Out of order: Who will keep the Supreme Court accountable if it won’t police itself?
Justice Samuel Alito flew an American flag upside-down at his home in the days after the Jan. 6, 2021 Capitol attack, which some have speculated was some kind of subtle nod of support. This controversy would be outrageous if it were not just yet another example of Supreme Court justices behaving badly, ignoring rules designed to ensure that judges decide the cases before them fairly and impartially.
Of course, genuine impartiality is immensely important to litigants appearing before the court. But ensuring the appearance of impartiality is even more critical.
The Supreme Court is the College of Cardinals, the high priesthood of American democracy. And like any priesthood, the court’s authority is entirely moral. Once the court loses that authority, once its decisions begin being perceived as merely political, the court will no longer be unquestioningly obeyed and it will lose its ability to settle controversial cases.
That’s why the spate of allegations involving Justices Alito and Clarence Thomas are so disturbing. Perhaps it’s perfectly possible to accept free Winnebagos and luxury trips without it actually influencing your interpretation of obscure federal statutes, but that’s hardly the point.
In order to function as the ultimate backstop for the rule of law, Supreme Court justices must be like “Caesar’s wife” — completely above suspicion. But in an odd reversal of the proverb, Alito and Thomas are trying to avoid responsibility by throwing their wives under the bus. Alito is blaming his wife, Martha-Ann, for hoisting a “Stop the Steal” symbol in front of his house, while Ginni Thomas was so deeply involved in the effort to overturn the 2020 election results that she ended up testifying before the January 6 Committee.
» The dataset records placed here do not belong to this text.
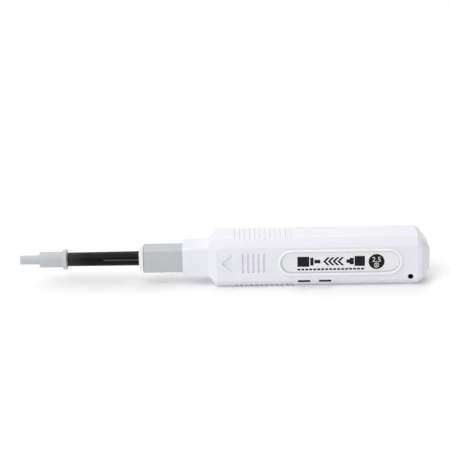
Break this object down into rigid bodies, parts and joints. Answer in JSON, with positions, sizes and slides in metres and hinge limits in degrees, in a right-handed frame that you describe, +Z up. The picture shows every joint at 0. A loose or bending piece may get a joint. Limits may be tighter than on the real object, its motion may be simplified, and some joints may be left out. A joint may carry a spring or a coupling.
{
  "type": "fibre-optic connector cleaning pen",
  "caption": "Push-type cleaning pen: sliding nozzle with pull-off guide cap, turning head and thread reels in an octagonal housing.",
  "frame": {"origin": "under the middle of the pen, on the flat grooved face that the housing rests on", "axes": "+X along the pen from the guide cap to the rear end, +Z up, the label side faces -Y"},
  "size_m": [0.203, 0.0248, 0.0252],
  "materials": {
    "housing_white": "satin moulded ABS, cool white",
    "label_grey": "printed polycarbonate label",
    "grey_plastic": "fine-textured grey ABS",
    "black_plastic": "black acetal, slight sheen",
    "natural_acetal": "natural acetal",
    "frame_grey": "glass-filled nylon",
    "blue_acetal": "coloured acetal",
    "head_white": "white acetal",
    "steel": "ground stainless pin",
    "spring_steel": "drawn spring wire",
    "ring_rubber": "moulded rubber",
    "cleaning_thread": "lint-free microfibre thread"
  },
  "bodies": {
    "housing": {"front_shell": "housing_white", "rear_shell": "housing_white", "latch_clip": "black_plastic", "nose_collar": "housing_white", "label_plate": "label_grey", "rear_label_plate": "label_grey", "feed_rack": "natural_acetal", "cam_pin": "steel", "spring_seat": "natural_acetal", "return_spring": "spring_steel"},
    "carriage": {"nose_bezel": "housing_white", "nose_block": "grey_plastic", "friction_ring": "ring_rubber", "front_side_plate": "frame_grey", "rear_side_plate": "frame_grey", "guide_posts": "steel", "front_bearing": "natural_acetal", "rear_bearing": "natural_acetal", "carriage_tail": "natural_acetal", "supply_axle": "steel", "take_up_axle": "steel", "anti_reverse_pawl": "spring_steel", "supply_thread_run": "cleaning_thread", "return_thread_run": "cleaning_thread", "supply_thread_lead": "cleaning_thread", "return_thread_lead": "cleaning_thread"},
    "extension": {"extension_tube": "black_plastic", "nozzle_sleeve": "natural_acetal", "head_spring": "spring_steel"},
    "head_slider": {"head_carrier": "natural_acetal"},
    "head": {"head_spindle": "head_white", "thread_tip_loop": "cleaning_thread"},
    "rotor": {"cam_rotor": "blue_acetal"},
    "supply": {"supply_reel": "natural_acetal", "supply_thread": "cleaning_thread"},
    "take_up": {"take_up_reel": "natural_acetal", "take_up_thread": "cleaning_thread"},
    "gear": {"drive_gear": "blue_acetal"},
    "cap": {"guide_cap": "grey_plastic"}
  },
  "joints": [
    {"name": "push_stroke", "type": "slide", "parent": "housing", "child": "carriage", "axis": [1, 0, 0], "range_m": [0, 0.01], "stiffness_N_per_m": 500, "springref_m": -0.008, "deforming": ["return_spring", "anti_reverse_pawl", "supply_thread_lead", "return_thread_lead"]},
    {"name": "nozzle_extension", "type": "slide", "parent": "carriage", "child": "extension", "axis": [1, 0, 0], "range_m": [0, 0.017], "deforming": ["supply_thread_lead", "return_thread_lead"]},
    {"name": "head_float", "type": "slide", "parent": "extension", "child": "head_slider", "axis": [1, 0, 0], "range_m": [0, 0.0015], "stiffness_N_per_m": 150, "springref_m": -0.004, "deforming": ["head_spring"]},
    {"name": "head_spin", "type": "hinge", "parent": "head_slider", "child": "head", "pos_m": [0, 0, 0.0126], "axis": [1, 0, 0], "range_deg": [0, 180]},
    {"name": "rotor_spin", "type": "hinge", "parent": "carriage", "child": "rotor", "pos_m": [0.023, 0, 0.0126], "axis": [1, 0, 0], "range_deg": [0, 180]},
    {"name": "gear_spin", "type": "hinge", "parent": "carriage", "child": "gear", "pos_m": [0.066, 0, 0.0126], "axis": [0, 1, 0], "range_deg": [-120, 0]},
    {"name": "take_up_spin", "type": "hinge", "parent": "carriage", "child": "take_up", "pos_m": [0.066, 0, 0.0126], "axis": [0, 1, 0], "range_deg": [-120, 0]},
    {"name": "supply_spin", "type": "hinge", "parent": "carriage", "child": "supply", "pos_m": [0.047, 0, 0.0126], "axis": [0, 1, 0], "range_deg": [-77, 0]},
    {"name": "cap_pull", "type": "slide", "parent": "extension", "child": "cap", "axis": [-1, 0, 0], "range_m": [0, 0.025]}
  ],
  "couplings": [
    {"joint": "head_spin", "follows": "push_stroke", "rad_per_m": 314.16},
    {"joint": "rotor_spin", "follows": "push_stroke", "rad_per_m": 314.16},
    {"joint": "gear_spin", "follows": "push_stroke", "rad_per_m": -208.33},
    {"joint": "take_up_spin", "follows": "push_stroke", "rad_per_m": -208.33},
    {"joint": "supply_spin", "follows": "push_stroke", "rad_per_m": -133.1}
  ]
}
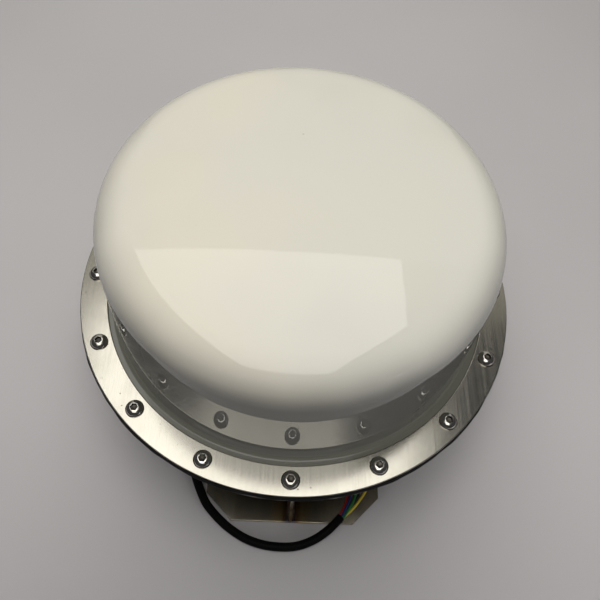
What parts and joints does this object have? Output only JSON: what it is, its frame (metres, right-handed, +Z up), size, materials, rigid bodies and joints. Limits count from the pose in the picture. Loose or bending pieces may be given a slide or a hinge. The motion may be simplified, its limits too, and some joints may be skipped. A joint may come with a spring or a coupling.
{
  "type": "navigation light",
  "caption": "Round marine signal light: opal drum lens under a screwed steel clamp ring, on a welded foot bracket, with a short multi-core pigtail.",
  "frame": {"origin": "on the drum's axis at the underside of the foot plate, the surface that the light stands on", "axes": "+Z up along the drum's axis, -Y towards the front, where the pigtail's end lies, +X to the right seen from the front"},
  "size_m": [0.27, 0.2849, 0.17],
  "materials": {
    "opal": "milky cream-white, glossy, thermoformed acrylic",
    "ring_steel": "brushed stainless, fine grain along the ring, faint scratches",
    "bracket_steel": "mill-finish stainless with straw, brown and blue heat tint along the weld",
    "weld": "rippled weld bead, brown and blue oxide",
    "screw_steel": "polished stainless",
    "fixing_steel": "plain bright stainless",
    "rubber_black": "matte black EPDM",
    "nylon_black": "moulded black polyamide",
    "jacket_black": "satin black cable jacket",
    "core_red": "red core insulation",
    "core_blue": "navy blue core insulation",
    "core_green": "green core insulation",
    "core_black": "black core insulation",
    "core_yellow": "yellow core insulation",
    "carrier": "natural rolled aluminium",
    "board": "white solder mask with pale tracks",
    "led_red": "white housing, clear window with a reddish chip",
    "led_green": "white housing, clear window with a greenish chip",
    "led_blue": "white housing, clear window with a bluish chip",
    "led_white": "white housing, yellow phosphor window",
    "chip": "moulded black chip package",
    "block": "natural polyamide",
    "lead": "thin insulated leads"
  },
  "bodies": {
    "root": {"foot_plate": "bracket_steel", "web_plate": "bracket_steel", "foot_weld": "weld", "head_weld": "weld", "base_plate": "ring_steel", "gasket": "rubber_black", "lens_drum": "opal", "lens_crown": "opal", "clamp_ring": "ring_steel", "ring_screws": "screw_steel", "ring_washers": "fixing_steel", "ring_nuts": "fixing_steel", "gland_body": "nylon_black", "gland_washer": "rubber_black", "gland_seal": "rubber_black", "gland_cap": "nylon_black", "gland_locknut": "nylon_black", "cable_entry": "jacket_black", "cable": "jacket_black", "core_red": "core_red", "core_blue": "core_blue", "core_green": "core_green", "core_black": "core_black", "core_yellow": "core_yellow", "base_studs": "fixing_steel", "carrier_spacers": "fixing_steel", "carrier_plate": "carrier", "carrier_nuts": "fixing_steel", "led_board": "board", "board_screws": "fixing_steel", "leds_red": "led_red", "leds_green": "led_green", "leds_blue": "led_blue", "leds_white": "led_white", "current_drivers": "chip", "terminal_block": "block", "terminal_screws": "fixing_steel", "block_nuts": "fixing_steel", "entry_leads": "lead", "board_leads": "lead"}
  },
  "joints": []
}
The issue here isn’t that Supreme Court spouses should not be free to live their own lives. It’s that no one has a right to sit on the Supreme Court or to sit in judgment on any particular case. To maintain the court’s authority, justices must be pillars of rectitude. Sometimes that means taking one for the team and recusing yourself even if you don’t believe it’s strictly necessary. Perhaps Justice Thomas really isn’t swayed by Ginni Thomas’s political opinions. But when your wife is actively lobbying President Trump’s chief of staff with things like “Release the Kraken and save us from the left taking America down,” it is reasonable for people to ask themselves if she isn’t lobbying you as well.
The statute that governs federal judges and (despite what they might want to believe) Supreme Court justices provides, in part, that “Any justice…shall disqualify himself in any proceeding in which his impartiality might reasonably be questioned.” The question here is not whether the justice is actually impartial or has been influenced. The question is whether somebody might reasonably think he or she could have been.
The bigger problem here — and one that goes far beyond the January 6-related cases that are getting all the attention — is that the Supreme Court values collegiality too much and accountability too little. Lower court judges are held to the statutory recusal standards by the courts above them, but at the Supreme Court, every justice decides the question of recusal for his or herself, and there is no review.
There are several proposals for shoring up the court’s ethics. One idea is to create an Inspector General’s Office for the federal court system, which would be tasked with investigating misconduct both at the Supreme Court and in the lower courts. While this would create some accountability, it might also create more problems than it solves, since an IG will be investigating potential problems long after the fact. Having the inspector general issue a scathing report about a justice’s failure to recuse him or herself from a case that resulted in a 5-4 decision is not going to do anything to enhance the court’s reputation.
One narrower possibility is to create a procedure that would allow the Supreme Court as a whole to vote on whether an individual justice should be recused from a particular case. This has the advantage of applying a version of the accountability that already keeps both district courts and appellate courts on the straight and narrow. It also addresses problems while they can still be fixed. Finally, and maybe most importantly, it enhances public trust in the court by making recusal transparent.
Again, this isn’t a question of whether a justice is actually biased, and being recused is not a mark of shame. It’s simply a recognition that, in some cases, having a justice help decide a specific case may diminish the court’s authority rather than enhance it.
This isn’t a theoretical concern. If Donald Trump avoids a federal trial on the January 6th charges on a 5-4 vote because neither Alito nor Thomas recused himself, everyone, on both the left and the right, will be convinced that the fix was in. Trump’s supporters will be happy about it and his opponents will be furious, but for both sides, the court’s reputation will take a hit — one from which it may never recover.
Nobody wants that. The alternative to an impartial, trusted Supreme Court is chaos, dysfunction and, ultimately, radical reform. Hopefully, the Supreme Court will clean its own house. But if it won’t, Congress should.
Chris Truax is a charter member of the Society for the Rule of Law and an appellate attorney.